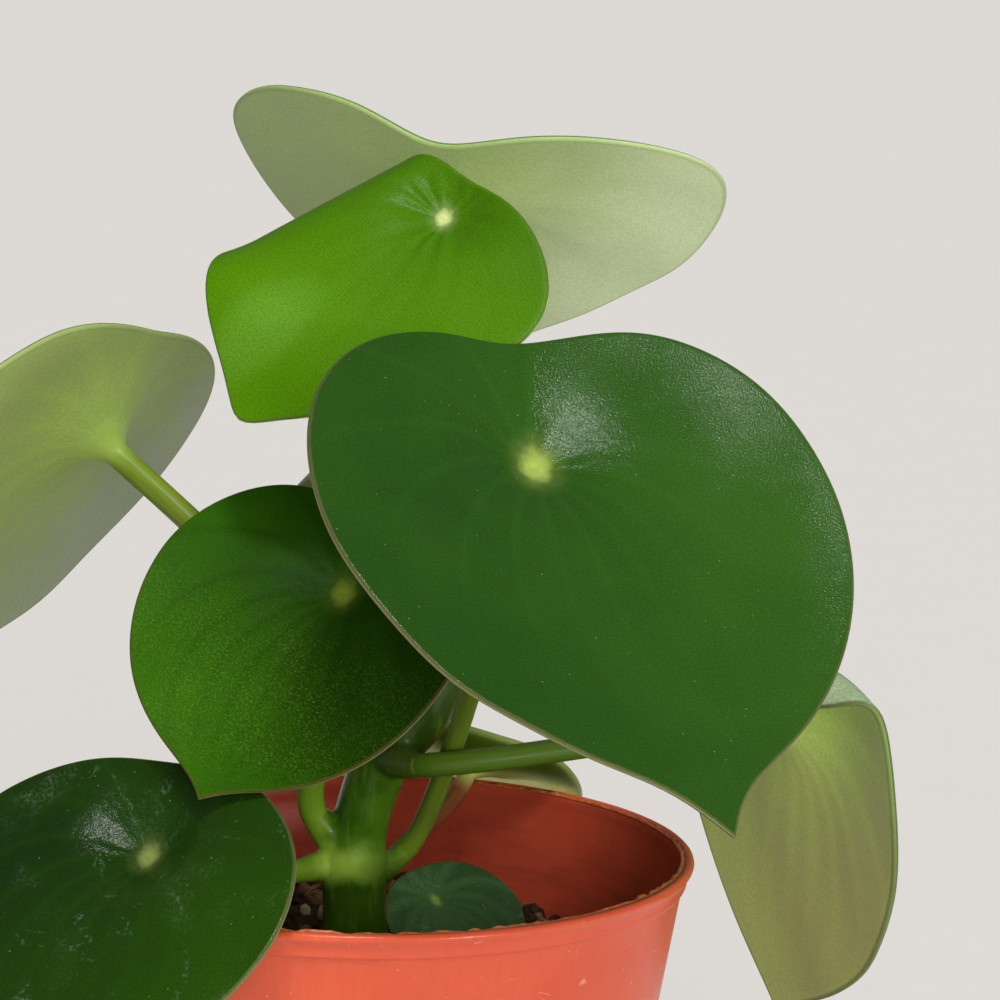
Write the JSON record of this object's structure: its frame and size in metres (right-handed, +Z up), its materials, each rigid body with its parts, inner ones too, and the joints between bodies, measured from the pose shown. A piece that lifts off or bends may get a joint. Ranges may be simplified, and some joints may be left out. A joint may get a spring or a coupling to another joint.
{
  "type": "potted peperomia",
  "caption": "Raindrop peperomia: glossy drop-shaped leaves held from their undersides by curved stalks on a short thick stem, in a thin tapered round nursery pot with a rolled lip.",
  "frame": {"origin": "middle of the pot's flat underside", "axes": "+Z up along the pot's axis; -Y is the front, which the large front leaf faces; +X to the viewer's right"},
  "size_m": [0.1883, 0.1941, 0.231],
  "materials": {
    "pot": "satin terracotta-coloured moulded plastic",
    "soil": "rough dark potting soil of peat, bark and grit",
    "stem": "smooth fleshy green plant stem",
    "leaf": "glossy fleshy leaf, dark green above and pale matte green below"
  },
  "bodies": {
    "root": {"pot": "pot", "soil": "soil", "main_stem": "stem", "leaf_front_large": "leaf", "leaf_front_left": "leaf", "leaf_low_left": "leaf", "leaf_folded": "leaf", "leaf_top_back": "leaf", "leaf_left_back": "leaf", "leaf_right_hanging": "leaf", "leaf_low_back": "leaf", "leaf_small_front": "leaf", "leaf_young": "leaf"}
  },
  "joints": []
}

=======

• What this task involves: Please return the data above exactly as given.

• Output of the task:
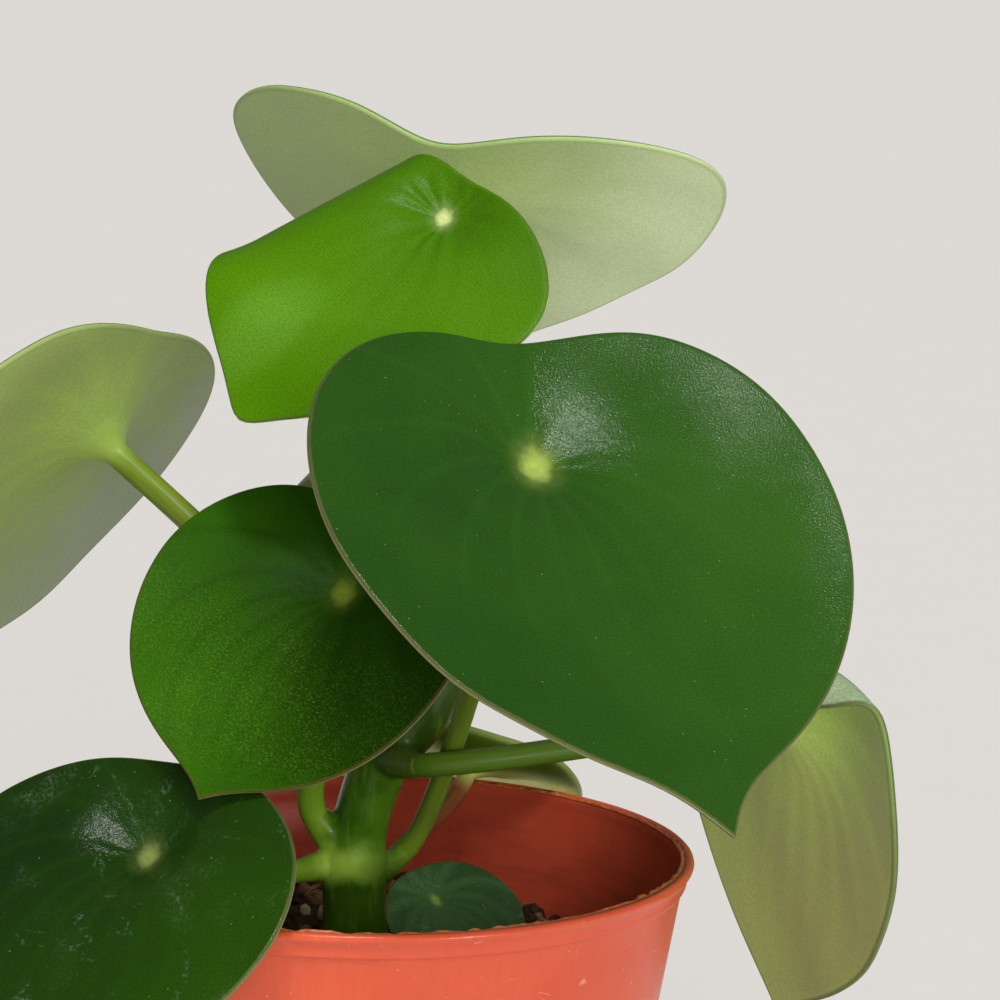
Write the JSON record of this object's structure: its frame and size in metres (right-handed, +Z up), its materials, each rigid body with its parts, inner ones too, and the joints between bodies, measured from the pose shown. A piece that lifts off or bends may get a joint. Ranges may be simplified, and some joints may be left out. A joint may get a spring or a coupling to another joint.
{
  "type": "potted peperomia",
  "caption": "Raindrop peperomia: glossy drop-shaped leaves held from their undersides by curved stalks on a short thick stem, in a thin tapered round nursery pot with a rolled lip.",
  "frame": {"origin": "middle of the pot's flat underside", "axes": "+Z up along the pot's axis; -Y is the front, which the large front leaf faces; +X to the viewer's right"},
  "size_m": [0.1883, 0.1941, 0.231],
  "materials": {
    "pot": "satin terracotta-coloured moulded plastic",
    "soil": "rough dark potting soil of peat, bark and grit",
    "stem": "smooth fleshy green plant stem",
    "leaf": "glossy fleshy leaf, dark green above and pale matte green below"
  },
  "bodies": {
    "root": {"pot": "pot", "soil": "soil", "main_stem": "stem", "leaf_front_large": "leaf", "leaf_front_left": "leaf", "leaf_low_left": "leaf", "leaf_folded": "leaf", "leaf_top_back": "leaf", "leaf_left_back": "leaf", "leaf_right_hanging": "leaf", "leaf_low_back": "leaf", "leaf_small_front": "leaf", "leaf_young": "leaf"}
  },
  "joints": []
}